Reproduce each of the lines word for word.

- **Stored data**:
— Start —
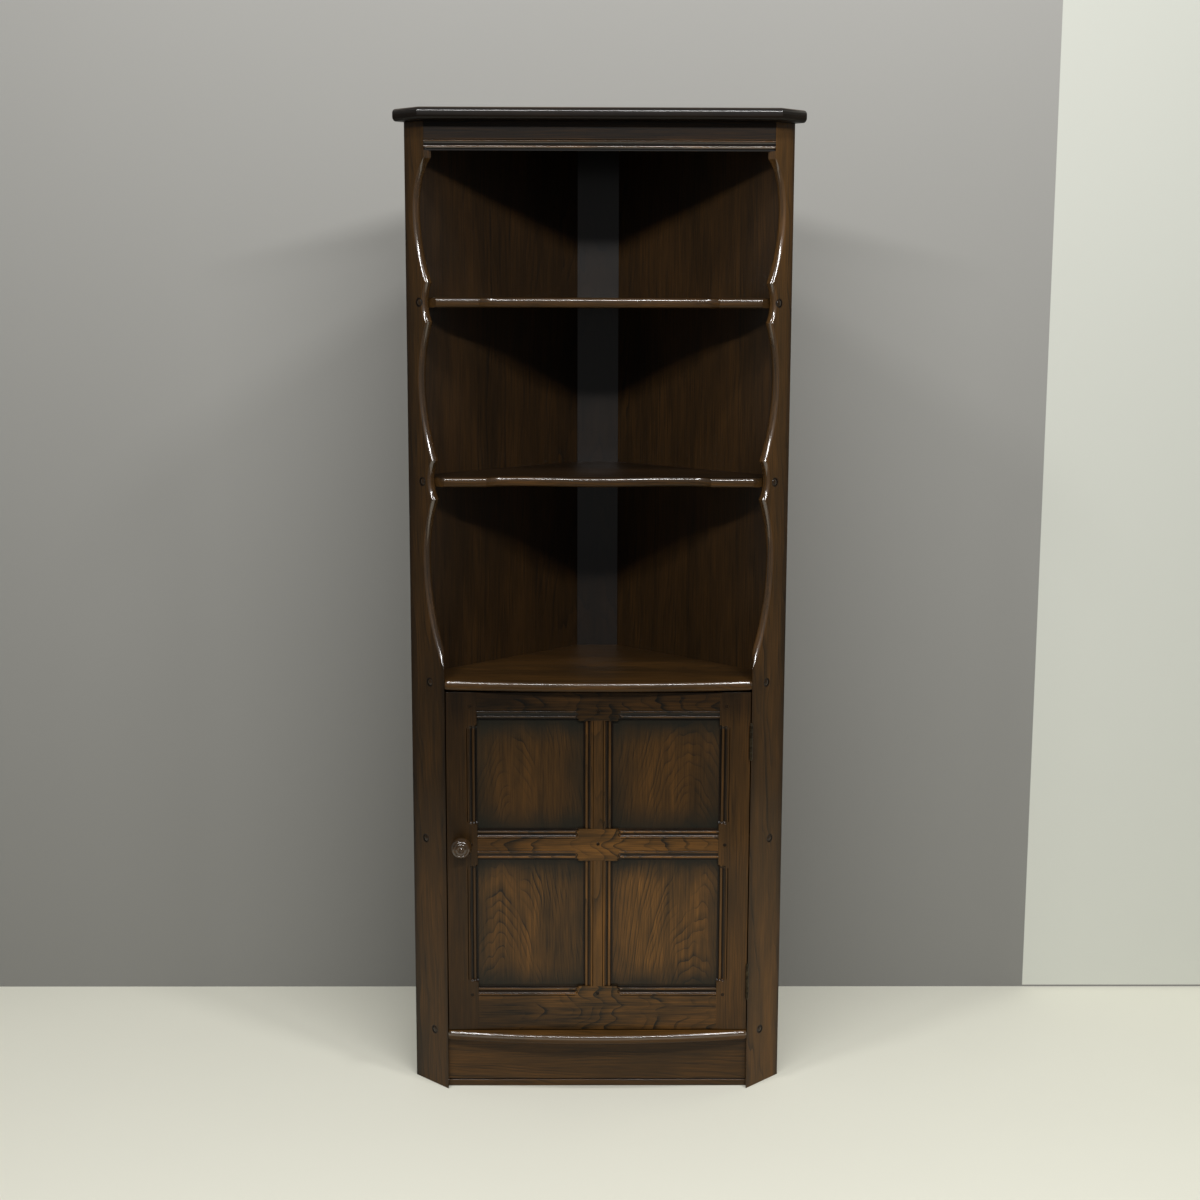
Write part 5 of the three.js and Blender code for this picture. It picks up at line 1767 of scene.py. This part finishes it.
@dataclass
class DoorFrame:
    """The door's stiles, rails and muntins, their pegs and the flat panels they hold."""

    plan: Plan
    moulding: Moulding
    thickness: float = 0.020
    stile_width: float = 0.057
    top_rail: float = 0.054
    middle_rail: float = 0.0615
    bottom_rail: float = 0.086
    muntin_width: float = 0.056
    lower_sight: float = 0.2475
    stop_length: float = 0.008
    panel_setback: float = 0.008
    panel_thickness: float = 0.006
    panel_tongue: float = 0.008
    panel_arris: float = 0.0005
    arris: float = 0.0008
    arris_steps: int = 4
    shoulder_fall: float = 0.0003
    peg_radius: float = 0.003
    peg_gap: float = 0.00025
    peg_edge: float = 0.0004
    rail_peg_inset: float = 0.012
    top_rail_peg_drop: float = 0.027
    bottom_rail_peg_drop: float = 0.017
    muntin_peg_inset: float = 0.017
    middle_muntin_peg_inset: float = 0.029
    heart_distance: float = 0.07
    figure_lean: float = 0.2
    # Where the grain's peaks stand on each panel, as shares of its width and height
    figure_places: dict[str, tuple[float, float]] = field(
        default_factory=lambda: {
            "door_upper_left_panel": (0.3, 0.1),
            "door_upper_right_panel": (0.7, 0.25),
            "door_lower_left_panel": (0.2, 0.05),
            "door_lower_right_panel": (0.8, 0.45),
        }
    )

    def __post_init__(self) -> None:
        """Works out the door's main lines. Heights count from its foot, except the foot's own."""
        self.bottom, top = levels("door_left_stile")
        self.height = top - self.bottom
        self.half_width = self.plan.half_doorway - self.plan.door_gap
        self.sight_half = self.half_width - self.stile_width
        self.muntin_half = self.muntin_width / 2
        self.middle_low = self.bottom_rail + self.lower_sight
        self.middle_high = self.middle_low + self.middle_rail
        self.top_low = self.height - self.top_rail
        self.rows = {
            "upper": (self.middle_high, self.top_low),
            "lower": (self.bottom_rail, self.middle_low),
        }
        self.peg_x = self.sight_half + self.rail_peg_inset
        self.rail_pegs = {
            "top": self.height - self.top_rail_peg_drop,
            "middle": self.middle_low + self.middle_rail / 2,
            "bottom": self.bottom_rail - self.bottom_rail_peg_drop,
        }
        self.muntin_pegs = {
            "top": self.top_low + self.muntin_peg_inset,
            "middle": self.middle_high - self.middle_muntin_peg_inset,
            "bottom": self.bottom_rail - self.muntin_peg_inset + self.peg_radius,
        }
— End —
- **Task output**:
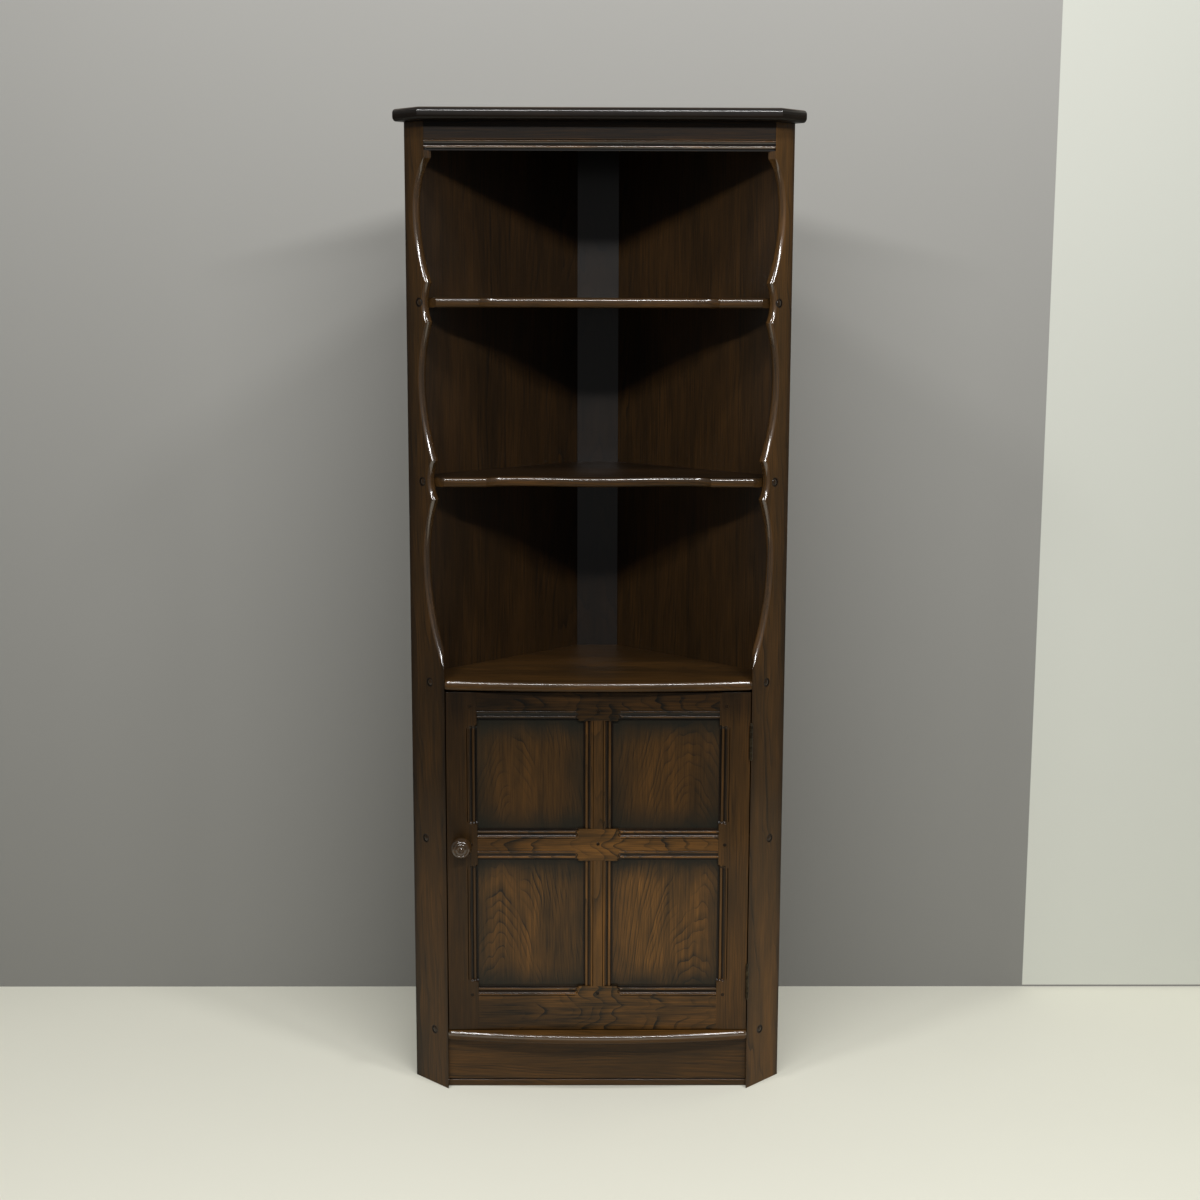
Write part 5 of the three.js and Blender code for this picture. It picks up at line 1767 of scene.py. This part finishes it.
@dataclass
class DoorFrame:
    """The door's stiles, rails and muntins, their pegs and the flat panels they hold."""

    plan: Plan
    moulding: Moulding
    thickness: float = 0.020
    stile_width: float = 0.057
    top_rail: float = 0.054
    middle_rail: float = 0.0615
    bottom_rail: float = 0.086
    muntin_width: float = 0.056
    lower_sight: float = 0.2475
    stop_length: float = 0.008
    panel_setback: float = 0.008
    panel_thickness: float = 0.006
    panel_tongue: float = 0.008
    panel_arris: float = 0.0005
    arris: float = 0.0008
    arris_steps: int = 4
    shoulder_fall: float = 0.0003
    peg_radius: float = 0.003
    peg_gap: float = 0.00025
    peg_edge: float = 0.0004
    rail_peg_inset: float = 0.012
    top_rail_peg_drop: float = 0.027
    bottom_rail_peg_drop: float = 0.017
    muntin_peg_inset: float = 0.017
    middle_muntin_peg_inset: float = 0.029
    heart_distance: float = 0.07
    figure_lean: float = 0.2
    # Where the grain's peaks stand on each panel, as shares of its width and height
    figure_places: dict[str, tuple[float, float]] = field(
        default_factory=lambda: {
            "door_upper_left_panel": (0.3, 0.1),
            "door_upper_right_panel": (0.7, 0.25),
            "door_lower_left_panel": (0.2, 0.05),
            "door_lower_right_panel": (0.8, 0.45),
        }
    )

    def __post_init__(self) -> None:
        """Works out the door's main lines. Heights count from its foot, except the foot's own."""
        self.bottom, top = levels("door_left_stile")
        self.height = top - self.bottom
        self.half_width = self.plan.half_doorway - self.plan.door_gap
        self.sight_half = self.half_width - self.stile_width
        self.muntin_half = self.muntin_width / 2
        self.middle_low = self.bottom_rail + self.lower_sight
        self.middle_high = self.middle_low + self.middle_rail
        self.top_low = self.height - self.top_rail
        self.rows = {
            "upper": (self.middle_high, self.top_low),
            "lower": (self.bottom_rail, self.middle_low),
        }
        self.peg_x = self.sight_half + self.rail_peg_inset
        self.rail_pegs = {
            "top": self.height - self.top_rail_peg_drop,
            "middle": self.middle_low + self.middle_rail / 2,
            "bottom": self.bottom_rail - self.bottom_rail_peg_drop,
        }
        self.muntin_pegs = {
            "top": self.top_low + self.muntin_peg_inset,
            "middle": self.middle_high - self.middle_muntin_peg_inset,
            "bottom": self.bottom_rail - self.muntin_peg_inset + self.peg_radius,
        }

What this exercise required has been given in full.